If you're addressing a group that could benefit from stronger group identity, consider referring to the group as "group", "team", "gang", etc. For example, "Good morning, team!" or "Howdy, gang." If the group has a name, just use that name: "Hey, Jackals!"

This approach is not only gender neutral, it also drives home the point that your message is equally important to every person receiving it, and that each one should consider themselves an acknowledged part of the greater unit.


I just tend to say

Hi, you three!

(or two). Four or more I tend to use

Hi all!

  • 4
    The most common I have seen in US corporate email is Hi All, May 2, 2016 at 15:30
  • Wow! Down voters, why?!?!?
    – Peter K.
    May 4, 2016 at 11:07
  • 1
    you three to me sounds like an elementary school teacher addressing a group of possibly misbehaving kids - you three - cut it out!. I would never use this in a professional context. Very easy for this to sound patronizing.
    – J...
    May 4, 2016 at 13:00
  • @J... Thanks! It doesn't have that connotation for me, but I can see where you're coming from.
    – Peter K.
    May 4, 2016 at 13:01
  • Not my downvote, btw, but if I had to guess...
    – J...
    May 4, 2016 at 13:02

The word people works, of course, and can be made informal as peeps.

Hello, people!
Hi peeps!


While probably not my first choice for the workplace, I had to manage a group of students at school that required group e-mails. My go-to salutation for these fine folks was

Hey Gang,

I like it because it's casual, inclusive, and lets me pretend that I am Freddy from Scooby-Doo.


Similar to 568ml 's answer above, I usually avoid the problem by skipping the greeting altogether.

Rather than:

Good morning [fill in something here]. We'll be having a team meeting at 10:00 AM.

I usually just write:

We'll be having a team meeting at 10:00 AM.

I'm sure it makes me come across as stiff and unfriendly, but it seems to beat the alternative.


I know 'Everyone' was offered by Todd Wilcox but I'd like to offer 'Everybody'.

"Hi everybody!" -Dr. Nick Riviera

"Hey everybody!"

"Hello everybody,"

If the context is an email, then perhaps you should also consider 'whom'

"To whom it may concern,"

"For those whom this affects,"


If you're in a formal setting, what about addressing the room "Good morning/afternoon everybody/everyone"?


If you're really just writing to two or three people, why not just greet them by name?

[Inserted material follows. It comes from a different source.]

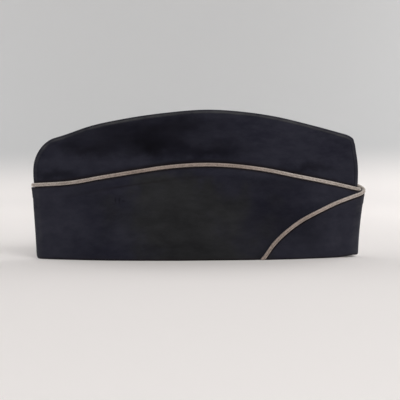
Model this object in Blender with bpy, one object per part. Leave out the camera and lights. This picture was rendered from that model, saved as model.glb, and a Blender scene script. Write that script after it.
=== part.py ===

For example,

Hello Pat, Chris, and Alex:

I have found this greeting especially helpful when the email is addressed to a few people but is copied to a larger group; it alerts the people who received copies that the email is not actually addressed directly to them.

For a larger group, "people" is a generic word. Alternatively, if the addressees all have some role in common, you could use that:

Hello ABC development team:

(which works even for two people, if that's the entire team) or

Hello fellow accountants:


'Guys' is not gender-specific unless you have someone in the group who wants to make an issue out of it.

Common terms I see in light-hearted greetings in England include:

  • Hi team
  • Hey gang
  • Hello all
  • Hi everyone
  • Or just "Hello" / "Hi" :)

On the informal side:

  • Campers (in the morning: Good morning campers!)
  • Fellas (in context: Howdy fellas!)

If you are referring to a team, you can refer its members as "friends" (however small it may be and irrespective of it being composed of any number of male or female members), such as:

Hello/Hi friends! How is it going?


You can use a simple "you", as a plural.


  • "Good morning to you."
  • 1
    It would be better to say "... all of you".
    – rghome
    May 3, 2016 at 14:35
  • Maybe it's just because I'm from the US South, but this greeting comes off sounding exclusively singular, despite the theoretical plural meaning. May 3, 2016 at 16:15

Just use ye. Ye is still the only word in most English dictionaries across all dialects defined as the standard 2nd person plural.

  • 3
    Being marked as “obsolete” in all but a few rare or ecclesiastical dialects is somewhat incompatible with the assertion that it's standard across all dialects. May 3, 2016 at 20:06


For example:

"Good news, Everyone!"

It's used to address to a small group of 2-or-3 people, where the group includes both sexes... and a robot... and a lobster.


Ladies and Gentlemen

Be sure to always mention ladies first, not just out of chivalry but because "Gentlemen and Ladies" sounds strange.

Case (pun intended) in point:

Ladies and Gentlemen of the jury...

-Thousands of examples

So if your audience is between 6 and 12 people of mixed gender who you want to get your point across to, this is not a terrible way to address them; nor is it one without precedent nor successful results.

Maybe this is better in person than in print, but it's still appropriate and timeless.

  • 5
    I'd personally find this usage awkward in an e-mail, unless perhaps it was perhaps for some kind of formal-ish event (e.g. an invitation to something like a wedding or formal party.)
    – reirab
    May 2, 2016 at 18:40
  • I recommend extending this answer to include similar forms that are more casual, e.g. "guys and gals", "boys and girls".
    – talrnu
    May 3, 2016 at 2:27

Happy Monday, (or whatever day of the week it is).

Yeah, you might not actually be happy that it is Monday, but still it sounds good, and not out of place as the start of an email.